Měinián zhǐ néng zài rùqiū de dì-qī-tiān jiàn yīcì miàn. Jiànmiàn de shíhou, ràng xǐquè dāqiáo, suǒyǐ měinián lìqiū de dì-qī-tiān, hěn duō xǐquè de tóudǐng huì biàn tū.
They could only see each other once a year on the 7th day of autumn. When they met, magpies helped them build a bridge, so on the 7th day of autumn every year, many magpies get bald.
🌌 Can you tell us more about the origins of Qixi festival?
Qīxì Jié, yòu jiào Qī Qiǎo Jié, Nǚ’ér jié, Qī Jiě Jié (chuánshuō zhīnǚ shì tiāndì de dì-qī gè nǚ’ér).
Qixi Festival is also known as Qiqiao Festival, Daughter’s day, or Seven Sister’s Day (because it is believed that the weaver girl was the 7th daughter of the Emperor of Heaven).
Zài zhèyītiān, méi jiéhūn de gūniángmen huìjù zài yīqǐ jìsì zhīnǚ, qǐqiú shǒuyì qiǎo qiǎo, hūnyīn měimǎn. Hòulái jiànjiàn biànchéng le àiqíng de jiérì.
On this day, unmarried girls would gather together to bring their offerings to Weaver Girl, pray for exquisite workmanship and a happy marriage. Later, it gradually became a festival of love.
🌌 What were some of the folk traditions during Qixi Festival?

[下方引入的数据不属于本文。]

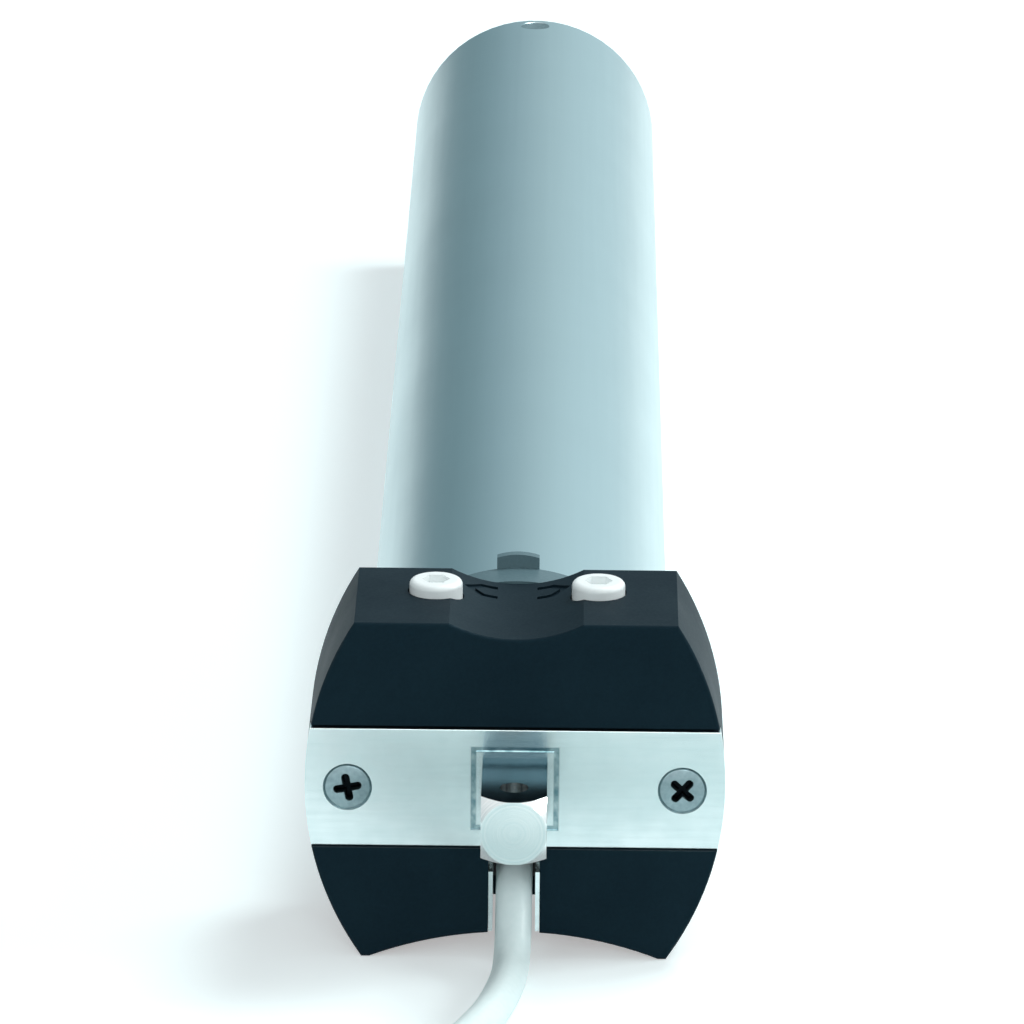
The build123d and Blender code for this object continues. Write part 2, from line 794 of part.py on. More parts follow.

Qīxì jié de shíhou bǐjiào yǒumíng de mínsú huódòng bǎokuò:
Some of the Famous folk activities during Qixi Festival included:
Chuān zhēn, kàn shéi chuān de kuài;
Threading a needle to see who’s the fastest at threading;
Zhuā yī zhǐ xiǎo zhīzhū, fàng zài hézi lǐ, kàn shéi de xiǎo zhīzhū zhī de wǎng jīngqiǎo piàoliang;
Grabbing a little spider and putting it in a box to see whose spider’s web is the most exquisite and beautiful;
Bǎ zhēn fàng zài shuǐmiàn shàng, kàn shéi fàng de duō;
Putting needles on the surface of the water to see who can put more;
Bǎ zhǒngzi pào zài shuǐ lǐ (xiǎomài, lǜdòu děng), děng zhǒngzǐ fāyá, yòng hóng lán liàngsè de shéngzi zhā chéngyī shù, qǐqiú néng shēng yī gè bǎobǎo;
Soaking seeds in the water (wheat, mung beans, etc.), waiting for the seeds to germinate, and tying them into a bundle with red and blue bright ropes, praying for a baby this way;
Shōují zhè yītiān de lùshuǐ huòzhě yǔshuǐ xǐzǎo huòzhě xǐliǎn xǐ tóufa (xiānnǚ jiějie xǐzǎo yòng de shuǐ yīdìng néng ràng zìjǐ biàn de gèng měi);
Collecting the rain dew on that day to take a bath or wash your face & hair (the water that Fairy Sister used to take a bath would make one look pretty);
Zài niújiǎo shàng guà huāduǒ, gěi niúguò shēngrì, yòng fèng xiān huā rǎn hóng zhǐjiǎ,
Hanging flowers on one’s horn to celebrate the birthday of the Ox, dying nails red with touch-me-not flowers;
Kàn xīngxing (yě yǒu jì bài de).
Looking at the stars (and some people also worshipped the stars).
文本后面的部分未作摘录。